Given these criticisms, I decided to find a performance of the work on period instruments (and I am assuming, the period complement for the orchestra). This performance is linked below. The different balance and timbres of the winds is immediately apparent.
Another overlooked aspect of the concerto is its radical (for the time) construction as a unified piece, its three movements played without pause. And Carmine Miranda notes that the piece is filled with “musical cryptography” –coded messages within the piece, many of which likely refer to his wife, Clara, sometimes in combination with his own name. (I find this utterly fascinating, given the fact that Shostakovich adopted similar encoding devices, most famously with his DSCH motif, although apparently not so intensely as Schumann did.) So there appears to be a strong argument that what Schumann was doing in this (and other works of his late period) was actually intentionally innovating, and that the “oddness” of these later works had nothing to do with any decline–it was intentional. Indeed, if you listen to the Cello Concerto without any of the narrative about it being somehow defective or influenced by encroaching insanity, what you hear is a piece that effectively encompasses many moods.
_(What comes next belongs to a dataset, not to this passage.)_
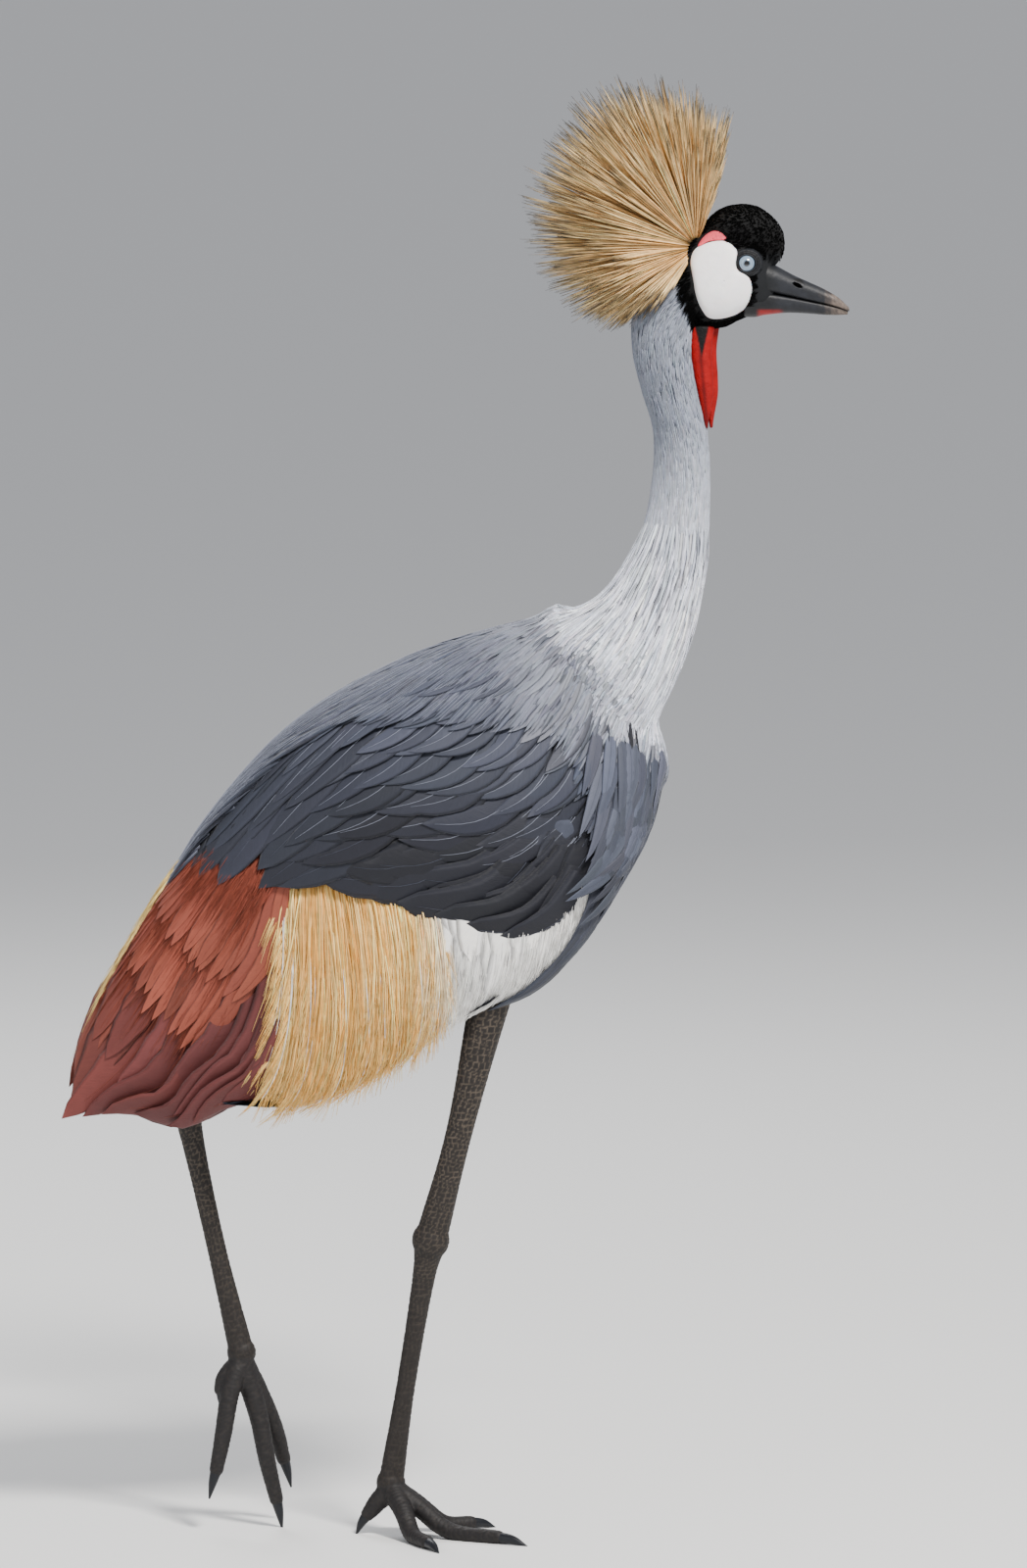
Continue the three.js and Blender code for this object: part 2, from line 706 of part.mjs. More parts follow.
// One stiff bristle with three sides, from inside the core to its tip.
const [crestIn, crestOut] = CREST.core;
function bristle(angle, aside) {
  const from = crestPoint(angle, aside, crestOut - CREST.sunk);
  const to = crestPoint(angle, aside, mix(...CREST.reach, random()));
  const ahead = to.clone().sub(from).normalize();
  const across = ahead.clone().cross(point(0.3, 0.2, 1)).normalize();
  const over = ahead.clone().cross(across);
  const base = [0, 1, 2].map((i) => {
    const a = (i / 3) * 2 * Math.PI;
    const out = across.clone().multiplyScalar(Math.cos(a)).addScaledVector(over, Math.sin(a));
    return from.clone().addScaledVector(out, CREST.thick);
  });
  return loft([base, [to]]);
}
const bristles = Array.from({ length: CREST.rows }, (_, i) => {
  const t = i / (CREST.rows - 1);
  const angle = mix(crestFront, crestBack, t);
  const count = Math.round(CREST.across * mix(CREST.fewest, 1, Math.sin(t * Math.PI)));
  return Array.from({ length: count }, (_, j) => {
    const aside = mix(-CREST.spread, CREST.spread, (j + 0.5 * (i % 2)) / (count - 0.5));
    const [alongJitter, acrossJitter] = CREST.jitter.map((most) => most * (random() - 0.5));
    return bristle(angle + alongJitter, aside + acrossJitter);
  });
}).flat();
const crestCore = slab(crestGrid(crestOut), crestGrid(crestIn));
add("crest", "straw", cut(join(crestCore, ...bristles), face, cap(GAP), neckUpper(GAP)));

// The legs, the feet and the claws, with the grown shapes that cut what lies against them.
function grownBall(centre, half, grow) {
  return ball(centre, half.map((size) => size + grow), { fine: [10, 7] });
}
const tibiaOf = (name, grow) => stalk(LEGS[name].tibia, TIBIA_RADII, { oval: NARROW, sides: 10, grow });
const tarsusOf = (name, grow) => stalk(LEGS[name].tarsus, TARSUS_RADII, { oval: NARROW, sides: 10, grow });
const ankleOf = (name, grow) => grownBall(LEGS[name].tarsus[0], ANKLE, grow);
const footOf = (name, grow) => {
  const toes = Object.values(TOES[name]).map(([path]) => stalk(path, TOE_RADII, { grow }));
  return join(grownBall(LEGS[name].tarsus.at(-1), BALL, grow), ...toes);
};
const legCutter = (name) => join(tibiaOf(name, GAP), tarsusOf(name, GAP), ankleOf(name, GAP));
function clawOf([path, tip]) {
  const [before, end] = [point(...path.at(-2)), point(...path.at(-1))];
  const start = end.clone().add(end.clone().sub(before).setLength(GAP));
  const middle = start.clone().lerp(point(...tip), 0.5).add(point(0, 0, CLAW_ARCH));
  return stalk([start.toArray(), middle.toArray(), tip], CLAW_RADII, { sides: 6, steps: 3 });
}
for (const name of Object.keys(SIDES)) {
  add(`tibia_${name}`, "leg", cut(tibiaOf(name, 0), torsoShape(GAP), ankleOf(name, GAP)));
  add(`tarsus_${name}`, "leg", cut(join(tarsusOf(name, 0), ankleOf(name, 0)), footOf(name, GAP)));
  add(`foot_${name}`, "leg", cut(footOf(name, 0), floor));
  for (const [toe, claw] of Object.entries(TOES[name]))
    add(`claw_${toe}_${name}`, "claw", cut(clawOf(claw), floor, footOf(name, GAP / 3)));
}

// The torso, and the feathers of the wings and tail around it, in layers.
add("torso", "slate", torsoShape());
const torsoCut = torsoShape(GAP);
const neckCut = neckLower(GAP);
for (const [name, side] of Object.entries(SIDES)) {
  const layer = ({ bed: rows, depth, level, tiers }) => {
    const feathers = tiers.flatMap((tier) => tierOf(side, tier, level));
    return cut(join(bed(side, rows, depth), ...feathers), torsoCut, neckCut, legCutter(name));
  };
  add(`wing_${name}`, "slate", layer(SLATE));
  add(`white_coverts_${name}`, "white", layer(WHITE));
  add(`golden_plumes_${name}`, "gold", layer(GOLDEN));
  add(`secondaries_${name}`, "chestnut", layer(CHESTNUT));
}

// The tail, dark feathers that fan out a little as they hang between the folded wings. A depth moves a
// place up and back, square to the way that they lie.
const TAIL_OUT = [0.6, 0.8];
function onTail(along, across, depth) {
  const t = Math.max(0, along / TAIL.length);
  const [run, height] = [mix(...TAIL.run, t), mix(...TAIL.height, t ** TAIL.droop)];
  return onBody(run + TAIL_OUT[0] * depth, height + TAIL_OUT[1] * depth, across);
}
const tailFeathers = Array.from({ length: TAIL.count }, (_, i) => {
  const aside = (i / (TAIL.count - 1)) * 2 - 1;
  const level = -TAIL.stagger * Math.abs(aside);
  const root = [0, aside * TAIL.spread * TAIL.rootSpread];
  const tip = [TAIL.length * (1 - TAIL.outerShort * aside ** 2), aside * TAIL.spread];
  return vane(onTail, root, tip, { width: TAIL.width, level: [level, level], hang: 0 });
});
const tailHeart = onTail(TAIL.root.at, 0, -TAIL.root.deep).toArray();
const tailRoot = ball(tailHeart, TAIL.root.half, { tilt: TAIL.root.tilt, fine: [8, 6] });
add("tail", "black", cut(join(tailRoot, ...tailFeathers), torsoCut));

const box = new THREE.Box3().setFromObject(crane);
crane.position.set(-(box.min.x + box.max.x) / 2, -(box.min.y + box.max.y) / 2, -box.min.z);

export default crane;
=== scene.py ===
"""The looks of a grey crowned crane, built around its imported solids.

Shapes are worked out in millimetres, with the ground point under the standing foot as the origin, the bird
facing +X and up along +Z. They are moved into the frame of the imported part, in metres, as each mesh is made.
"""

import json
import math

import bpy
import numpy as np
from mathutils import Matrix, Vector
from mathutils.bvhtree import BVHTree
from numpy.random import default_rng

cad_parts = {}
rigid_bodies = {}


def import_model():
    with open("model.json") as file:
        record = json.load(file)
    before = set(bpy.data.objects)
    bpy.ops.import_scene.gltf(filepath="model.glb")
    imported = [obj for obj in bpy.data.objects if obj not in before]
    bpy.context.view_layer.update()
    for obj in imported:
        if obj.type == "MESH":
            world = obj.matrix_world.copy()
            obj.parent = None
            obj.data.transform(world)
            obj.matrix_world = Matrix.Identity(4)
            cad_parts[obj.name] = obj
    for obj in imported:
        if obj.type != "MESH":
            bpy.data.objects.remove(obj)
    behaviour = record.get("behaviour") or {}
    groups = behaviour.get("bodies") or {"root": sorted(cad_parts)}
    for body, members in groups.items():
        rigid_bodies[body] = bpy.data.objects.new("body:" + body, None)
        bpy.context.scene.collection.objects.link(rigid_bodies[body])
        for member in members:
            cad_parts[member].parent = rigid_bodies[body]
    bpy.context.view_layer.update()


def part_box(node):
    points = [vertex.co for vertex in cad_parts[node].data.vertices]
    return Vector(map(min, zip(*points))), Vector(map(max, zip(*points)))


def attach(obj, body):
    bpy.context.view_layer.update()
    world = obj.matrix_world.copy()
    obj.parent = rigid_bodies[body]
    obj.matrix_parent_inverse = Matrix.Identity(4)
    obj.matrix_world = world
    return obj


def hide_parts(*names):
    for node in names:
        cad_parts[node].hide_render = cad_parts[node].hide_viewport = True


for leftover in list(bpy.data.objects):
    bpy.data.objects.remove(leftover)

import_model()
ROOT = "root"
MM = 0.001
SIDES = {"R": -1, "L": 1}

# Sizes of the bird

EYE = {"x": 253.5, "y": 12.5, "z": 915, "radius": 8, "cornea": 0.5, "cornea_angle": 0.5}
BREAST = (192, 563)
BODY_SLOPE = 17.2

# An angle round the wings counts as millimetres at this radius.
WING_ROUND = 75

# The torso: distance along the body, top, bottom, half width.
TORSO = [
    [3, 50, -14, 20],
    [12, 84, -30, 32],
    [28, 112, -52, 46],
    [56, 114, -79, 58],
    [88, 115, -107, 63],
    [132, 114, -129, 66],
    [175, 109, -138, 67],
    [217, 101, -129, 64],
    [259, 85, -101, 56],
    [301, 60, -68, 45],
    [336, 36, -38, 32],
    [358, 14, -16, 17],
]

# The folded wings: distance along the body, top, widest height, bottom, half width.
WINGS = [
    [0, 21, -7, -21, 10],
    [28, 117, 0, -52, 43],
    [56, 120, 0, -80, 60],
    [88, 122, 0, -108, 70],
    [132, 122, 0, -130, 77],
    [175, 117, 0, -138, 78],
    [217, 108, -4, -148, 76],
    [259, 92, -10, -157, 69],
    [301, 67, -21, -164, 60],
    [336, 42, -35, -165, 52],
    [371, 15, -56, -157, 45],
    [406, -17, -77, -161, 38],
    [441, -52, -98, -140, 31],
    [476, -98, -115, -136, 24],
]

# Sections in side view: a point on the back or top, the point across from it, and the half width.
NECK = [
    [186, 903, 233, 903, 18],
    [173, 880, 220, 880, 18],
    [173, 850, 216, 850, 17],
    [180, 822, 220, 822, 17],
    [188, 794, 226, 794, 17],
    [187, 760, 228, 760, 18],
    [180, 724, 227, 721, 21],
    [166, 696, 224, 696, 26],
    [150, 676, 217, 658, 30],
    [134, 667, 209, 633, 36],
    [124, 662, 199, 610, 42],
    [113, 658, 185, 582, 46],
]
HEAD = [
    [206, 919, 206, 892, 8],
    [213, 932, 211, 875, 14],
    [223, 940, 223, 868, 18],
    [236, 945, 238, 869, 20],
    [248, 943, 248, 874, 19.5],
    [259, 936, 259, 878, 16.5],
    [268, 922, 267, 878, 12],
    [272, 912, 271, 880, 8],
]
CAP = [
    [221, 938, 221, 934, 8],
    [229, 949, 232, 932, 15],
    [239, 955, 241, 926, 18.5],
    [251, 957, 252, 923, 18.5],
    [262, 955, 262, 919, 17],
    [272, 948, 268, 916, 14],
    [279, 939, 272, 913, 11],
    [281, 929, 274, 912, 8],
]
BILL_UPPER = [
    [256, 918, 254, 893, 13.5],
    [265, 917, 262, 893.5, 12],
    [275, 912.5, 272, 893, 10],
    [287, 906, 287, 890, 7.9],
    [298, 901, 298, 887.5, 6.4],
    [309, 896, 309, 885.2, 5.1],
    [319, 890, 319, 882.6, 3.7],
    [326.5, 883, 326.5, 880, 1.5],
]
BILL_LOWER = [
    [254, 893.6, 252, 876, 12],
    [264, 894, 260, 876, 10.6],
    [272, 893.4, 267, 877.5, 9],
    [287, 890.4, 282, 879, 7.4],
    [298, 887.9, 296, 878.6, 6.0],
    [309, 885.5, 309, 877.6, 4.8],
    [318, 883, 318, 877.4, 3.3],
    [325.5, 880.6, 325.5, 877.8, 1.2],
]
NOSTRIL = {"x": 290, "z": 899, "length": 8.5, "height": 3.4, "depth": 9, "tilt": -27, "septum": 1.6}
CHEEK = [
    [234, 932], [218, 927], [213, 917], [215, 903], [217, 892], [221, 882], [227, 875], [238, 875],
    [249, 879], [255, 885], [258, 895], [257, 903], [253, 907], [248, 910], [246, 915], [247, 924],
    [243, 929],
]
CHEEK_RED = [[218, 926], [222, 933], [229, 938], [236, 937], [240, 932], [234, 931], [226, 930]]
WATTLE = [
    [215, 868, 233, 869, 5],
    [215, 853, 231, 852, 5.5],
    [217, 839, 232, 834, 5],
    [221, 820, 232, 820, 4],
    [225, 803, 229, 803, 2.8],
    [226, 797, 228.5, 797, 1.6],
]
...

Interestingly enough, Rostropovich apparently went back to using the original version. The reorchestration, apparently completed in 1963, is Op. 125, which according to at least one source, Shostakovich believed was Schumann’s opus number (it’s not–the Cello Concerto is opus 129). Shostakovich’s opus numbers were not assigned sequentially–for instance, op. 122 (Quartet no. 11) dates to 1966, so interestingly enough, Op. 126 is his second Cello Concerto, a very, very different work, but for the same dedicatee.